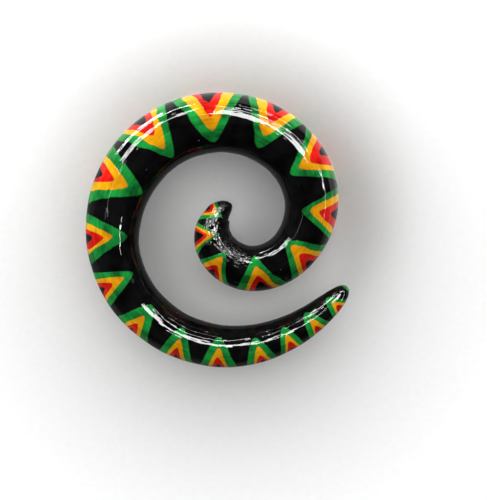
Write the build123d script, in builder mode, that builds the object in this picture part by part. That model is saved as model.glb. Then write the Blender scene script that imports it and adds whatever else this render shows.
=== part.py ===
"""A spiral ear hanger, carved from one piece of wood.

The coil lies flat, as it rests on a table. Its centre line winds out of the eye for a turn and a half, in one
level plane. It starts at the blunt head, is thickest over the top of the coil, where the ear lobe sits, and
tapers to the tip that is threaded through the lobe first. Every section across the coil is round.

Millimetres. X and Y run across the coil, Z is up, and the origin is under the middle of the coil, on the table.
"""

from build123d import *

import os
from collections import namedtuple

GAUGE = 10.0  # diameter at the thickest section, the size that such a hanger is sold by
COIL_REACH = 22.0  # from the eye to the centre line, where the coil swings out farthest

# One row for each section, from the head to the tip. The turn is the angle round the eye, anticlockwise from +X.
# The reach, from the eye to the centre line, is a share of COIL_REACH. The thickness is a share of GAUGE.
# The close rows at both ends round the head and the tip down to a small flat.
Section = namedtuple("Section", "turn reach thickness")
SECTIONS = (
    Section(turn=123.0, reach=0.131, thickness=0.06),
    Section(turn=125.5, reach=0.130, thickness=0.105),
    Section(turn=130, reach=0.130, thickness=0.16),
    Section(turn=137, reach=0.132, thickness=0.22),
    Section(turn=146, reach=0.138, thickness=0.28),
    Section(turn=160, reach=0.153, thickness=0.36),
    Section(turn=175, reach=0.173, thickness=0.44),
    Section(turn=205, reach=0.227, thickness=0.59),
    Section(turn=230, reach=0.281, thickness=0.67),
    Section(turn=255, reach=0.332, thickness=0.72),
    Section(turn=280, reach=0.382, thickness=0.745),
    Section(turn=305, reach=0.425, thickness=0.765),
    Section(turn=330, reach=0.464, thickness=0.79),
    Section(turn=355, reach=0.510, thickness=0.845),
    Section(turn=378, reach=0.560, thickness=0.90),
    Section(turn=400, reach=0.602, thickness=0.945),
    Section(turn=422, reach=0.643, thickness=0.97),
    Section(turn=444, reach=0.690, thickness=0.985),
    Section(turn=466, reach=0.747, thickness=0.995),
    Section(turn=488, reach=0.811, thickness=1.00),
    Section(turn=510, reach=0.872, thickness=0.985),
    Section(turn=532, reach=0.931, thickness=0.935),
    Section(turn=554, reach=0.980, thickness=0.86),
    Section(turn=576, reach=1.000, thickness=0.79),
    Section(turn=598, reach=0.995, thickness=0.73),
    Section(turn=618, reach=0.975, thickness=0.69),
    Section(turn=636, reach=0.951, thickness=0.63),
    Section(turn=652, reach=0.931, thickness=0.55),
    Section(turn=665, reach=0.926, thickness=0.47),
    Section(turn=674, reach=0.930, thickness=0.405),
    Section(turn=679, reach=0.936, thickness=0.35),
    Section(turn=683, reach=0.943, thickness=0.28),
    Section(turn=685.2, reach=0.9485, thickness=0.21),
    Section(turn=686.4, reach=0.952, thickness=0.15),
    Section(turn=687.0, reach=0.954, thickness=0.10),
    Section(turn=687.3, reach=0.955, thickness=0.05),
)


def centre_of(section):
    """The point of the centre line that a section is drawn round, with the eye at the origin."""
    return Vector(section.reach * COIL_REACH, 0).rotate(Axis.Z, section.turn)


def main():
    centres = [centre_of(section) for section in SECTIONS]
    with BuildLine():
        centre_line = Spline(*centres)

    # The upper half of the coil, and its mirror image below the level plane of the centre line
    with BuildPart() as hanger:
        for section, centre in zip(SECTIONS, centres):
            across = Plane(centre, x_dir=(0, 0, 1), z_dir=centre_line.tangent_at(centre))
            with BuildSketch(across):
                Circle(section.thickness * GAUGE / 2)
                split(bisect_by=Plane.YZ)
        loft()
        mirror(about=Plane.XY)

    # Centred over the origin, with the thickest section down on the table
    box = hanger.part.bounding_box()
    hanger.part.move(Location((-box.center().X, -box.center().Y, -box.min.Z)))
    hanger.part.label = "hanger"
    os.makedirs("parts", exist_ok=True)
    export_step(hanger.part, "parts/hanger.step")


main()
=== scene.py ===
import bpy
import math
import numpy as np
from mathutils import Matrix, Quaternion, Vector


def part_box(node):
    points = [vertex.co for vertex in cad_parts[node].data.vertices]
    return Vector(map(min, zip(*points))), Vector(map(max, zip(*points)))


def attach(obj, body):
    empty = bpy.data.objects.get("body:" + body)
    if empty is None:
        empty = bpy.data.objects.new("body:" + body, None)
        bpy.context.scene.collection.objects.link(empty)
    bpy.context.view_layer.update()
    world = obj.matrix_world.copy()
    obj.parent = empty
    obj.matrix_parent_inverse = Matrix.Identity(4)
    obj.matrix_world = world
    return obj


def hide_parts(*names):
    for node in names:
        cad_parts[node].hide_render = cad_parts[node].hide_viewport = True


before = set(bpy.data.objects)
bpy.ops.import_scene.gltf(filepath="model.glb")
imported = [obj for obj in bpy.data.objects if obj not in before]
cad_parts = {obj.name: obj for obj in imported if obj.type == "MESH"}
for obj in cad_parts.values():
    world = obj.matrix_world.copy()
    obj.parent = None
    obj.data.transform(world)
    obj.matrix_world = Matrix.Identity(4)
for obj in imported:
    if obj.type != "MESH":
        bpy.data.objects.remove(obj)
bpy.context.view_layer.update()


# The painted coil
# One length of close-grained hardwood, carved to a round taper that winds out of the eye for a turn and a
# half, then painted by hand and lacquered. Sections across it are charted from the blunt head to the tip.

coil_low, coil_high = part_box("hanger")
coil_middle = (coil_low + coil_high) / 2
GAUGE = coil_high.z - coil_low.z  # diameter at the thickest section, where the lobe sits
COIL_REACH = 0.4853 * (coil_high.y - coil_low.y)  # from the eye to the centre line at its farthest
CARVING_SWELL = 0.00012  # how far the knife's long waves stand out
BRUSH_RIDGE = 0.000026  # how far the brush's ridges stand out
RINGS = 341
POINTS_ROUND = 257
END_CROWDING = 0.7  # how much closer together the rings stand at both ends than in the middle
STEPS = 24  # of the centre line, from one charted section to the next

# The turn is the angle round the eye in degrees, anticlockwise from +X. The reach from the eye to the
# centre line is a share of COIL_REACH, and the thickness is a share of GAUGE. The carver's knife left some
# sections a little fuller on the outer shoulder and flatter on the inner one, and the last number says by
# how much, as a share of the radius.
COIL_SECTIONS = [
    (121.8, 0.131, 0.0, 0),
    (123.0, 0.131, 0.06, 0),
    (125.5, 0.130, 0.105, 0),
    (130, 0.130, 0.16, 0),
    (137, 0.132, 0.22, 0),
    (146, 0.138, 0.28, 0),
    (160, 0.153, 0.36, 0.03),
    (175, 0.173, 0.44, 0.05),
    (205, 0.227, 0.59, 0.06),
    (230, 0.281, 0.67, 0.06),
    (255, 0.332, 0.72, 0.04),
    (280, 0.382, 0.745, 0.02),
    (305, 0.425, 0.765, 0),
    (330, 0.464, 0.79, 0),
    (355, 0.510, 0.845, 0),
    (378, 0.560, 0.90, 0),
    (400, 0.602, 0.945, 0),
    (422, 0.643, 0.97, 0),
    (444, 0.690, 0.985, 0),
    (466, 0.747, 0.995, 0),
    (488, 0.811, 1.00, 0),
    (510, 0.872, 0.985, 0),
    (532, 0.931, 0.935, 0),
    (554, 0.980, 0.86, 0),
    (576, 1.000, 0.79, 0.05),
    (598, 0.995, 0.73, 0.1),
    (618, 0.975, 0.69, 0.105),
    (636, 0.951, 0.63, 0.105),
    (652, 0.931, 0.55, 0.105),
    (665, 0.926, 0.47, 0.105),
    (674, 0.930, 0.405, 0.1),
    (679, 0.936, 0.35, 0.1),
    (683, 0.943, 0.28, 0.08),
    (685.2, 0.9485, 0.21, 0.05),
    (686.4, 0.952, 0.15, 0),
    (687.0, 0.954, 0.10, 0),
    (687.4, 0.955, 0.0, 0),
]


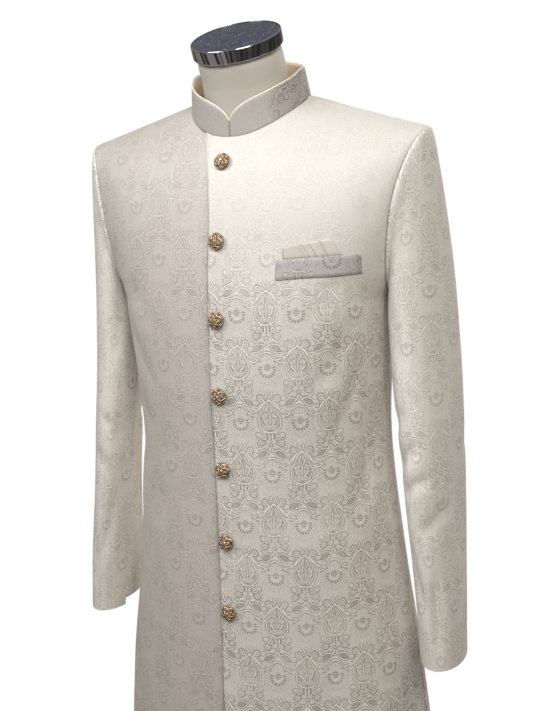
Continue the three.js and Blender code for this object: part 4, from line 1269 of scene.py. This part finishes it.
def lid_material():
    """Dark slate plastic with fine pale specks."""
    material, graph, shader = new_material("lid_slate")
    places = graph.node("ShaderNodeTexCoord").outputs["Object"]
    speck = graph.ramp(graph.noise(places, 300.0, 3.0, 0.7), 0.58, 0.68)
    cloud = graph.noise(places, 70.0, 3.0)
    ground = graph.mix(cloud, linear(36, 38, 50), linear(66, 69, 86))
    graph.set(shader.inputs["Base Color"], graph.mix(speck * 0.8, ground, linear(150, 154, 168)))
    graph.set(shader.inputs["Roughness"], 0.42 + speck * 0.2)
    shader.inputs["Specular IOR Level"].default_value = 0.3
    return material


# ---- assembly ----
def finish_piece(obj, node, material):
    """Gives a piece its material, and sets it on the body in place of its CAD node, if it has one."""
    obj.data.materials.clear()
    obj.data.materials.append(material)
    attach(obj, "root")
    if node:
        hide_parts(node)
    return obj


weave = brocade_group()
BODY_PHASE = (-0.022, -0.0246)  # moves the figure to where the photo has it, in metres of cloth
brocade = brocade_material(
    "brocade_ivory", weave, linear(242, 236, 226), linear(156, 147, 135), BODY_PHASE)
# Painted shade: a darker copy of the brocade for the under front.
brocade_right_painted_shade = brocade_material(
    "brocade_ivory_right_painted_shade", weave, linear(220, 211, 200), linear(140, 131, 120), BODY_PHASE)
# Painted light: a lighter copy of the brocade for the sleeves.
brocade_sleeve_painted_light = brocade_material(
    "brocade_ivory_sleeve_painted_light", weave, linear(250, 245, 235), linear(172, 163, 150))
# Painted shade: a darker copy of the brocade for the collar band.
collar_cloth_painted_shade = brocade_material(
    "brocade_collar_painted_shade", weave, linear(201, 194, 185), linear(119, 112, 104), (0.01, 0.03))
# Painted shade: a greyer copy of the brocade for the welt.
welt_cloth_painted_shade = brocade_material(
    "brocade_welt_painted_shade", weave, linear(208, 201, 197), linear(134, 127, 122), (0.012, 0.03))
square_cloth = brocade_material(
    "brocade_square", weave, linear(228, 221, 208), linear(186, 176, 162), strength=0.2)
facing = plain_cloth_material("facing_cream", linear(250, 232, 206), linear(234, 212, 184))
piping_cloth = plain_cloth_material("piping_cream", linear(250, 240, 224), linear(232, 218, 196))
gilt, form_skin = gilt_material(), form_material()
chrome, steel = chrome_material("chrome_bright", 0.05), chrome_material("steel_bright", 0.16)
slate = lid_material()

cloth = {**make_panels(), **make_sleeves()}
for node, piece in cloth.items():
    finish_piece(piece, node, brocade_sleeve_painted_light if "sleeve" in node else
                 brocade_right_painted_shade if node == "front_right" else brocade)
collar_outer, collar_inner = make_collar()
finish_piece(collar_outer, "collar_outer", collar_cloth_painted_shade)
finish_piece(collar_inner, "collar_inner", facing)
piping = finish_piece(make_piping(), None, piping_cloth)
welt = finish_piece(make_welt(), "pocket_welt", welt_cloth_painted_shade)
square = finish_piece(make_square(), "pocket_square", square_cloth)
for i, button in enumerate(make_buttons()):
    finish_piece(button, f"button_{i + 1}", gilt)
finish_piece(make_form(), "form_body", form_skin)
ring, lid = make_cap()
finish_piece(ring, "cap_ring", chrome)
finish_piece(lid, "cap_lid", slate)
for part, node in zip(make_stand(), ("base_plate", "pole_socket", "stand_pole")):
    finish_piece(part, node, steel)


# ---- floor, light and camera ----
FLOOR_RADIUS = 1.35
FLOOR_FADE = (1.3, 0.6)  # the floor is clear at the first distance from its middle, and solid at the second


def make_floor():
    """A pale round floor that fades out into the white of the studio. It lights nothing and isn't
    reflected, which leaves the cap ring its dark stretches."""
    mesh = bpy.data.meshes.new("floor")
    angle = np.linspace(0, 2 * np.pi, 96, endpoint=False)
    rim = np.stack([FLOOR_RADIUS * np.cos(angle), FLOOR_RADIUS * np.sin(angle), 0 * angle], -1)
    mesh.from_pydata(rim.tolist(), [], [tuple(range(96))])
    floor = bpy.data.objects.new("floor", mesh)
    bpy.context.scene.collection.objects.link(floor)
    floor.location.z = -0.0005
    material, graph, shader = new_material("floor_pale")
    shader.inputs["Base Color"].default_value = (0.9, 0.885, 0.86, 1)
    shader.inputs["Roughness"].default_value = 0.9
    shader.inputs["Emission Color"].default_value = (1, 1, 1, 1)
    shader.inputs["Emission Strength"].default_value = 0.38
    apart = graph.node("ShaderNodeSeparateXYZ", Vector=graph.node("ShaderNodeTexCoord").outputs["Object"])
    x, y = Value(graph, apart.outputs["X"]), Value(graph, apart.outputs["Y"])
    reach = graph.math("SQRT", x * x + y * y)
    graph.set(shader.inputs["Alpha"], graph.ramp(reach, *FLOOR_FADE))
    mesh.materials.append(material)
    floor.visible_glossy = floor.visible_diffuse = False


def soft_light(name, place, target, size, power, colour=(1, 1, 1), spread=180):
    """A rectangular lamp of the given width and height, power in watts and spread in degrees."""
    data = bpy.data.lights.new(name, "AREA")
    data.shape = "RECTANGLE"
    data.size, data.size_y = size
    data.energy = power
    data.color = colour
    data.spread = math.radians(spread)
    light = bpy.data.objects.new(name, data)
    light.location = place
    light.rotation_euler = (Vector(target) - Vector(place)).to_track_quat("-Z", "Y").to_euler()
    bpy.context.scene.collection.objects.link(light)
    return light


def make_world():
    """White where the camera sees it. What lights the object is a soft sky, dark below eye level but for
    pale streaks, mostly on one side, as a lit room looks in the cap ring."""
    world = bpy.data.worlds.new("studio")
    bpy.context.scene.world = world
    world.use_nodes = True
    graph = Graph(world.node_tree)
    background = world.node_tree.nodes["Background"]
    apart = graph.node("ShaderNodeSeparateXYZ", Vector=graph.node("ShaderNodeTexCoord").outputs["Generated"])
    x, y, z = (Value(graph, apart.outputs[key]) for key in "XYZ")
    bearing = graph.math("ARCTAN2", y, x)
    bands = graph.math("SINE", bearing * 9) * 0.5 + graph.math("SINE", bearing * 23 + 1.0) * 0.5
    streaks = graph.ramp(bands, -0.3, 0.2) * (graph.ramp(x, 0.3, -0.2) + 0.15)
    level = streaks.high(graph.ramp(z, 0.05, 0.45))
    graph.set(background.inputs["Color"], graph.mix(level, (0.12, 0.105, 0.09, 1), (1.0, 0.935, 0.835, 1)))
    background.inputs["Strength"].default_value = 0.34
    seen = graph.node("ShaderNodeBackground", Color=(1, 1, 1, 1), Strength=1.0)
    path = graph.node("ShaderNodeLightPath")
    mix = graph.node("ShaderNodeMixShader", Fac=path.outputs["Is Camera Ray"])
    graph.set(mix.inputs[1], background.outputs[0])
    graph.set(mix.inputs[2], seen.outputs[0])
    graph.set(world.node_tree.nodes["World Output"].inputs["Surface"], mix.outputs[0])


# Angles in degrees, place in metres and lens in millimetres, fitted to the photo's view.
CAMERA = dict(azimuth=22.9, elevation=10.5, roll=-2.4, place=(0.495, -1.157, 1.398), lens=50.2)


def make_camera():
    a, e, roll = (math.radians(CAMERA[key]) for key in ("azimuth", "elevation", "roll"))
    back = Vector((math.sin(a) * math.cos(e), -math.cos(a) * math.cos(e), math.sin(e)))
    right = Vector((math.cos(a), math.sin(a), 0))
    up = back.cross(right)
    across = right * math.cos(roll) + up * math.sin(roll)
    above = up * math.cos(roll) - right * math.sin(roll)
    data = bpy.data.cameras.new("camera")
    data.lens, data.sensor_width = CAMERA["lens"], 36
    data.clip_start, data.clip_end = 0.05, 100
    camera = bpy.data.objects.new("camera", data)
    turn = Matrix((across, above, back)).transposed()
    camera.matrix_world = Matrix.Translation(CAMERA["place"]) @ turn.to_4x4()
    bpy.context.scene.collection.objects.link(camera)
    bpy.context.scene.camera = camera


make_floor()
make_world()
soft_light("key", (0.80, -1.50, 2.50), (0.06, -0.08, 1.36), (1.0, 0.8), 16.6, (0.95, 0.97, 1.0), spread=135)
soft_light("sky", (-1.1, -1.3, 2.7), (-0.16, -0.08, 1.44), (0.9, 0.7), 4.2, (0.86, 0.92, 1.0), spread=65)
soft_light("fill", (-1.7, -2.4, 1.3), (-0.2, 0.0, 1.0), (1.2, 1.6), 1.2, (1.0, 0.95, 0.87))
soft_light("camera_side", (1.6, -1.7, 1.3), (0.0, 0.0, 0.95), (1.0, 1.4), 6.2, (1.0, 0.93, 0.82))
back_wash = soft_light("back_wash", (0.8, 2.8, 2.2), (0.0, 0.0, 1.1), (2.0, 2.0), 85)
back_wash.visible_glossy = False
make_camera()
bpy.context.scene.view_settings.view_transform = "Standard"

INSTRUCTIONS TO FOLLOW.
Extract from the listing above the lines between the line containing "# Centred over" and the line containing "if empty is", keeping both of those lines. Output nothing else.

CORRECT RESPONSE.
    # Centred over the origin, with the thickest section down on the table
    box = hanger.part.bounding_box()
    hanger.part.move(Location((-box.center().X, -box.center().Y, -box.min.Z)))
    hanger.part.label = "hanger"
    os.makedirs("parts", exist_ok=True)
    export_step(hanger.part, "parts/hanger.step")


main()
=== scene.py ===
import bpy
import math
import numpy as np
from mathutils import Matrix, Quaternion, Vector


def part_box(node):
    points = [vertex.co for vertex in cad_parts[node].data.vertices]
    return Vector(map(min, zip(*points))), Vector(map(max, zip(*points)))


def attach(obj, body):
    empty = bpy.data.objects.get("body:" + body)
    if empty is None:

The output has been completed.